Businesses reduced inventories by 2.1%, the reason for which is not clear yet. Korenič said a potential reason could be a drop in orders, although business sentiment data or export growth do not suggest that.

Domestic expenditure was thus fuelled only by final consumption expenditure, which grew by 2.9%, a somewhat higher rate than in the previous three quarters.

Driven mainly by an increase in public sector pay at the beginning of the year, government final consumption rose by 3.6%, whereas household consumption increased by 2.6%, however Korenič said that the latter contributed more to the final consumption growth than government spending.

The statisticians noted a slowdown in household expenditure for durable goods, in particular cars. However, daily purchases of goods such as food, beverages, fuel and some types of services increased.

After a somewhat lower growth of exports in the third and fourth quarters of last year (5.4% and 6.8%), exports expanded by 7.6% year-on-year in the first quarter.

Imports increased at a slower pace (6.4%), which resulted in high external trade surplus. This time it contributed 1.6 percentage points to GDP growth.

Employment keeps increasing but with signs of a moderation. The number of people in work in the first quarter rose by 2.6% year-on-year to 1,026,547.

Half of the new jobs were created in manufacturing and construction, with livelier hiring also observed in transport, trade, and professional, scientific and technical activities.

Running at 3.2%, growth in real terms was the slowest since the final quarter of 2016 when it ran at 3%.

The Institute of Macroeconomic Development and Analysis, noted though that the growth remained strong, and even accelerated when adjusted for season and working days, which is the standard figure used by the Eurostat.

The central bank noted that the rate of growth remained considerably above the euro average.
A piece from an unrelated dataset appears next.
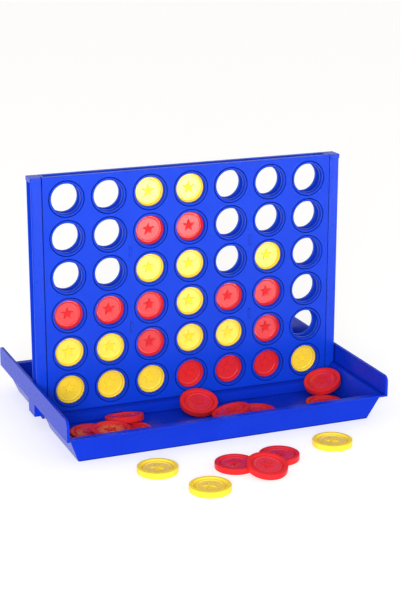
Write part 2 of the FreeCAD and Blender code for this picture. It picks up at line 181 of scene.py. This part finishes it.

Like IMAD Banka Slovenije noted the strong growth in exports, despite the uncertainty in the international environment.

"The pace of growth in merchandise exports was much stronger than the growth in the value added in manufacturing ... Foreign orders were likely fulfilled largely through a decrease in inventories, which slowed down imports growth," Banka Slovenije said.

The Chamber of Commerce and Industry (GZS) assessed that the decrease in inventories was a one-off event, so it believes its annual growth projection of between 3% and 3.5% was attainable.

However, both IMAD acting director Maja Bednaš and Banka Slovenije noted challenges ahead, with the latter highlighting low productivity growth, and Bendaš projecting a gradual slow-down in exports.

Moreover, the GZS expects a slowdown in the second quarter, mainly due to a slowdown in exports and bad weather, which will have affected earnings in the catering industry and impede construction work.

Economy Minister Zdravko Počivalšek remains upbeat about the growth, saying the government should "create the conditions so our export economy can keep generating it".

As major risks to growth, the minister listed a potential trade war between the US and EU, and a shortage of labour force.

The latter challenge should be faced by tweaks to unemployment benefits, stimulating youth to enter the labour market sooner and the pensioners to stay in work, and, as a last resort, import of "culturally similar labour force".

Davorin Kračun, the head of the Fiscal Council, commented that the slowdown was in accordance with expectations.